Supplied information.
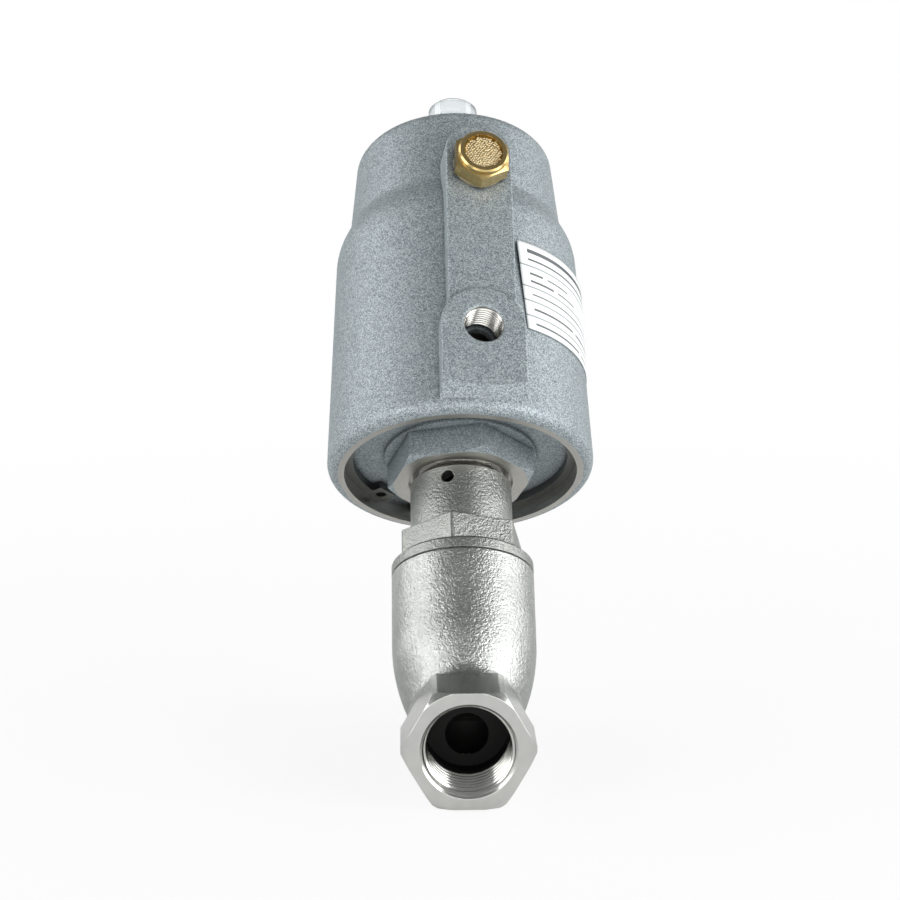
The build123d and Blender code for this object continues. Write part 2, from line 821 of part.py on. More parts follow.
# The retaining ring that holds the cover in the casing, with two lugs for the pliers.
gap = radians(circlip_gap_angle)
lug_length = circlip_groove_d / 2 - circlip_lug_reach - circlip_lug_end
lug_middle_r = circlip_lug_reach + lug_length / 2
hole_r = circlip_lug_reach + circlip_lug_width / 2 - circlip_hole_shift
with BuildPart() as circlip:
    with BuildSketch(stem_plane(circlip_bottom, circlip_lug_turn - 90)):
        Circle(circlip_groove_d / 2 - thread_gap)
        Circle(circlip_inner_d / 2, mode=Mode.SUBTRACT)
        with BuildLine(mode=Mode.PRIVATE) as gap_outline:
            Polyline(
                (0, 0),
                (circlip_groove_d, 0),
                (circlip_groove_d * cos(gap), -circlip_groove_d * sin(gap)),
                close=True,
            )
        make_face(gap_outline.edges(), mode=Mode.SUBTRACT)
        for turn in (0, -circlip_gap_angle):
            with PolarLocations(lug_middle_r, 1, start_angle=turn):
                Rectangle(lug_length, circlip_lug_width)
        for turn in (0, -circlip_gap_angle):
            with PolarLocations(hole_r, 1, start_angle=turn):
                Circle(circlip_lug_hole_d / 2, mode=Mode.SUBTRACT)
    extrude(amount=circlip_width)
save(circlip.part, "circlip")

# ---- Piston ------------------------------------------------------------------------------------
# Air under the piston lifts the stem; the spring above closes the valve again.
piston_r = cylinder_d / 2 - piston_gap
lip_bottom = piston_bottom + lip_seal_height
lip_top = lip_bottom + lip_seal_width
guide_bottom = piston_bottom + guide_ring_height
guide_top = guide_bottom + guide_ring_width
foot_top = piston_bottom + piston_foot_height
with BuildPart() as piston:
    revolve(
        stem_profile(
            (piston_stud_d / 2 + thread_gap, piston_bottom),
            (piston_foot_d / 2, piston_bottom),
            (piston_foot_d / 2, foot_top),
            (piston_r, lip_bottom - piston_land / 2),
            (piston_r, lip_bottom),
            (piston_r - lip_seal_depth, lip_bottom),
            (piston_r - lip_seal_depth, lip_top),
            (piston_r, lip_top),
            (piston_r, guide_bottom),
            (piston_r - guide_ring_depth, guide_bottom),
            (piston_r - guide_ring_depth, guide_top),
            (piston_r, guide_top),
            (piston_r, piston_top),
            (piston_pocket_d / 2, piston_top),
            (piston_pocket_d / 2, spring_bottom),
            (piston_hub_d / 2, spring_bottom),
            (piston_hub_d / 2, piston_washer_bottom),
            (piston_stud_d / 2 + thread_gap, piston_washer_bottom),
        ),
        axis=stem_axis,
    )
    stud_ring_top = piston_bottom + piston_ring_d
    stud_ring_room = tube_profile(0, piston_stud_d + 2 * piston_ring_d, piston_bottom, stud_ring_top)
    revolve(stud_ring_room, axis=stem_axis, mode=Mode.SUBTRACT)
save(piston.part, "piston")

with BuildPart() as piston_o_ring:
    ring_r = (piston_stud_d + piston_ring_d) / 2
    ring_height = piston_bottom + piston_ring_d / 2
    ring_face = ring_profile(stem_half_plane(), ring_r, ring_height, piston_ring_d - ring_slack)
    revolve(ring_face, axis=stem_axis)
save(piston_o_ring.part, "piston_o_ring")

lip_inner_r = piston_r - lip_seal_depth
lip_outer_r = cylinder_d / 2 - stem_clearance
with BuildPart() as piston_lip_seal:
    revolve(
        stem_profile(
            (lip_inner_r, lip_bottom),
            (lip_inner_r + lip_thickness, lip_bottom),
            (lip_inner_r + lip_thickness, lip_top - lip_back),
            (lip_outer_r - lip_thickness, lip_bottom),
            (lip_outer_r, lip_bottom),
            (lip_outer_r - lip_lean, lip_top),
            (lip_inner_r, lip_top),
        ),
        axis=stem_axis,
    )
save(piston_lip_seal.part, "piston_lip_seal")

with BuildPart() as piston_guide_ring:
    guide_outline = tube_profile(2 * (piston_r - guide_ring_depth), 2 * lip_outer_r, guide_bottom, guide_top)
    revolve(guide_outline, axis=stem_axis)
save(piston_guide_ring.part, "piston_guide_ring")

with BuildPart() as piston_washer:
    washer_outline = tube_profile(piston_stud_d, piston_washer_d, piston_washer_bottom, piston_nut_bottom)
    revolve(washer_outline, axis=stem_axis)
save(piston_washer.part, "piston_washer")

with BuildPart() as piston_nut:
    with BuildSketch(stem_plane(piston_nut_bottom)):
        RegularPolygon(piston_nut_flats / 2, 6, major_radius=False)
        Circle(piston_stud_d / 2, mode=Mode.SUBTRACT)
    extrude(amount=piston_nut_height)
save(piston_nut.part, "piston_nut")

spring_length = spring_room_top - spring_bottom
main_spring = coil_spring(spring_bottom, spring_length, spring_mean_d, spring_wire, spring_turns)
save(main_spring, "main_spring")

# ---- Position indicator --------------------------------------------------------------------------
# The rod stands on the stem and shows in the clear cap when the valve is open.
with BuildPart() as indicator_rod:
    revolve(
        stem_profile(
            (0, stem_top - rod_stud_length),
            (rod_stud_d / 2, stem_top - rod_stud_length),
            (rod_stud_d / 2, stem_top),
            (rod_collar_d / 2, stem_top),
            (rod_collar_d / 2, stem_top + rod_collar_height),
            (rod_d / 2, stem_top + rod_collar_height),
            (rod_d / 2, rod_tip - rod_edge),
            (rod_d / 2 - rod_edge, rod_tip),
            (0, rod_tip),
        ),
        axis=stem_axis,
    )
save(indicator_rod.part, "indicator_rod")

cap_r = cap_d / 2
cap_thread_bottom = top_boss_top - cap_thread_length
cap_bore_top = cap_top - cap_roof
with BuildPart() as indicator_cap:
    revolve(
        stem_profile(
            (cap_bore_d / 2, cap_thread_bottom),
            (cap_thread_d / 2, cap_thread_bottom),
            (cap_thread_d / 2, top_boss_top),
            (cap_r, top_boss_top),
            (cap_r, cap_top - cap_edge),
            (cap_r - cap_edge, cap_top),
            (0, cap_top),
            (0, cap_bore_top),
            (cap_bore_d / 2, cap_bore_top),
        ),
        axis=stem_axis,
    )
save(indicator_cap.part, "indicator_cap")

with BuildPart() as cap_o_ring:
    ring_r = (cap_thread_d + cap_d) / 4
    ring_height = top_boss_top - cap_ring_d / 2
    ring_face = ring_profile(stem_half_plane(), ring_r, ring_height, cap_ring_d - ring_slack)
    revolve(ring_face, axis=stem_axis)
save(cap_o_ring.part, "cap_o_ring")

# ---- Silencer in the vent port ----------------------------------------------------------------------
vent_axis = port_axis(vent_port_height)
silencer_disc_top = silencer_top - silencer_disc_sunk
silencer_disc_bottom = silencer_disc_top - silencer_disc_thickness
with BuildPart() as silencer_body:
    with BuildSketch(port_plane(vent_port_height, silencer_bottom)):
        RegularPolygon(silencer_flats / 2, 6, major_radius=False, rotation=30)
    extrude(amount=silencer_hex_height)
    hex_corner_r = silencer_flats / 3**0.5
    revolve(
        profile(
            port_half_plane(vent_port_height),
            [
                (0, silencer_bottom),
                (hex_corner_r, silencer_bottom),
                (hex_corner_r, silencer_hex_top - silencer_hex_chamfer),
                (hex_corner_r - 2 * silencer_hex_chamfer, silencer_hex_top),
                (0, silencer_hex_top),
            ],
        ),
        axis=vent_axis,
        mode=Mode.INTERSECT,
    )
    revolve(
        profile(
            port_half_plane(vent_port_height),
            [
                (0, silencer_bottom - silencer_shank_length),
                (port_thread_d / 2 - thread_gap, silencer_bottom - silencer_shank_length),
                (port_thread_d / 2 - thread_gap, silencer_bottom),
                (silencer_collar_d / 2, silencer_bottom),
                (silencer_collar_d / 2, silencer_top - silencer_collar_edge),
                (silencer_collar_d / 2 - silencer_collar_edge, silencer_top),
                (0, silencer_top),
            ],
        ),
        axis=vent_axis,
    )
    revolve(
        profile(
            port_half_plane(vent_port_height),
            [
                (0, silencer_bottom - silencer_shank_length),
                (silencer_way_d / 2, silencer_bottom - silencer_shank_length),
                (silencer_way_d / 2, silencer_disc_bottom),
                (silencer_disc_d / 2, silencer_disc_bottom),
                (silencer_disc_d / 2, silencer_top),
                (0, silencer_top),
            ],
        ),
        axis=vent_axis,
        mode=Mode.SUBTRACT,
    )
save(silencer_body.part, "silencer_body")

with BuildPart() as silencer_disc:
    with BuildSketch(port_plane(vent_port_height, silencer_disc_bottom)):
        Circle(silencer_disc_d / 2)
    extrude(amount=silencer_disc_thickness)
save(silencer_disc.part, "silencer_disc")

with BuildPart() as silencer_washer:
    with BuildSketch(port_plane(vent_port_height, strip_reach)):
        Circle(silencer_washer_d / 2)
        Circle(port_thread_d / 2, mode=Mode.SUBTRACT)
    extrude(amount=silencer_washer_thickness)
save(silencer_washer.part, "silencer_washer")

# ---- Label ---------------------------------------------------------------------------------------------
with BuildPart() as label:
    revolve(
        profile(
            stem_half_plane(label_start_turn),
            [
                (casing_r(label_bottom), label_bottom),
                (casing_r(label_bottom) + label_thickness, label_bottom),
                (casing_r(label_top) + label_thickness, label_top),
                (casing_r(label_top), label_top),
            ],
        ),
        axis=stem_axis,
        revolution_arc=label_wrap_angle,
    )
save(label.part, "label")
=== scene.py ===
# %% [markdown]
# # Angle seat valve with a piston actuator
# The real valve is a stainless investment casting that screws into a pipe, with a painted die-cast
# air cylinder leaning back over it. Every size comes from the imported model, the frame, which also
# holds the bodies that move. This lesson dresses that frame: it gives each piece the finish of its
# real process, and adds what is too fine for the solids, such as thread ridges and sintered grains.

# %% Load the frame
import json
import math
import random

import bpy
from mathutils import Matrix, Vector


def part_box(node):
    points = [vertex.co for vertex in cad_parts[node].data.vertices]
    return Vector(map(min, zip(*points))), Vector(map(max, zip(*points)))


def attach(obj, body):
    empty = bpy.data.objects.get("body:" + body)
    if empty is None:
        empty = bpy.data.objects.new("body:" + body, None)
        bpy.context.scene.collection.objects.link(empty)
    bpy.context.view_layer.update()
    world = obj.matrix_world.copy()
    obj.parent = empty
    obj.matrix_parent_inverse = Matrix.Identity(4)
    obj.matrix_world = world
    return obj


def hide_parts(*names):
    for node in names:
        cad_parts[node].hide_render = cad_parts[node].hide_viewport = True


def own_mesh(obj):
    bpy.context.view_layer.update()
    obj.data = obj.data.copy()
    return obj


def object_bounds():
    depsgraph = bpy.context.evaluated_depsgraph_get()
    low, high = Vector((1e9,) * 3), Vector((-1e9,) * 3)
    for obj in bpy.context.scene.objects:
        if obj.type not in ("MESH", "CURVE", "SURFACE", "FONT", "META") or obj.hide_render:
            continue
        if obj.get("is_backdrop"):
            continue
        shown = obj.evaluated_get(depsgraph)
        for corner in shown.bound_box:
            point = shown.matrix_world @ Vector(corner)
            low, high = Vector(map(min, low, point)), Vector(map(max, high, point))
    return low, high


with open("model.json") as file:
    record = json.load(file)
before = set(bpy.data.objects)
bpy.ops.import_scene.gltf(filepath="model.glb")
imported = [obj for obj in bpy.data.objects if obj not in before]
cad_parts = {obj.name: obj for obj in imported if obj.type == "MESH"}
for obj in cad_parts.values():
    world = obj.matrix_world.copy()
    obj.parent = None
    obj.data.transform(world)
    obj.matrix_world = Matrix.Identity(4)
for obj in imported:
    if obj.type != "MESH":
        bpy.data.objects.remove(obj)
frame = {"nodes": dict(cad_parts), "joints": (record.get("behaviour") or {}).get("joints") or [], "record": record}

cad_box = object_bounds()
nodes = frame["nodes"]

# %% [markdown]
# The stem leans over the pipe, so most pieces are round about a slanted axis. The axis is the
# slide joint's direction, and it passes through the swivel joint's point on the pipe axis. Places
# are then said as a turner would: height along the stem, radius from it, and turn around it.

# %% Axes and measures
MM = 0.001
joints = {joint["name"]: joint for joint in frame["joints"]}
stem_dir = Vector(joints["stem_slide"]["axis"]).normalized()
crossing = Vector(joints["actuator_swivel"]["pos_m"])
side_dir = Vector((1, 0, 0))
front_dir = side_dir.cross(stem_dir)
pipe_dir = Vector((0, 1, 0))
pipe_start = Vector((0, 0, 0))


def across(turn):
    """Direction square to the stem; turn is 0 on the inlet side and 90 at +X."""
    return side_dir * math.sin(math.radians(turn)) + front_dir * math.cos(math.radians(turn))


def on_stem(height, radius=0.0, turn=0.0):
    """Point at a height along the stem, a radius from it and a turn around it, in metres."""
    return crossing + stem_dir * height + across(turn) * radius


def along(point, start=None, direction=None):
    """Height of a point along an axis, and its radius from it."""
    direction = direction or stem_dir
    offset = point - (start if start is not None else crossing)
    height = offset.dot(direction)
    return height, (offset - direction * height).length


def span(node):
    """(lowest height, highest height, largest radius) of a node about the stem."""
    measured = [along(vertex.co) for vertex in nodes[node].data.vertices]
    heights = [height for height, radius in measured]
    return min(heights), max(heights), max(radius for height, radius in measured)


for name in ("casing", "cover", "bonnet", "label", "indicator_cap"):
    print(name, [round(value / MM, 2) for value in span(name)])

# %% [markdown]
# Colours are written as sRGB hex values, as a paint chart gives them. Shaders work in linear
# light, so one function converts them. One function adds every shader node: its plain values and
# its links go in by socket name, and its settings by keyword. Two nodes come up often. Map Range
# turns a pattern's 0 to 1 into the range that a socket needs. Mix, set to colours, has its factor
# in socket 0, its two colours in sockets 6 and 7, and its result in output 2.

# %% Shader helpers
def srgb(code, alpha=1.0):
    """Linear colour of an sRGB hex value such as #a0b0c0."""
    values = [int(code[i : i + 2], 16) / 255 for i in (1, 3, 5)]
    linear = [v / 12.92 if v <= 0.04045 else ((v + 0.055) / 1.055) ** 2.4 for v in values]
    return (*linear, alpha)


def add_node(tree, kind, inputs=None, **settings):
    """Adds a shader node; an input is a value, or another node's output to link to it."""
    node = tree.nodes.new("ShaderNode" + kind)
    for name, value in settings.items():
        setattr(node, name, value)
    for name, value in (inputs or {}).items():
        socket = node.inputs[name]
        if isinstance(value, bpy.types.NodeSocket):
            tree.links.new(value, socket)
        else:
            socket.default_value = value
    return node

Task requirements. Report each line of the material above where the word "True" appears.

Exercise solution.
                close=True,
        cad_parts[node].hide_render = cad_parts[node].hide_viewport = True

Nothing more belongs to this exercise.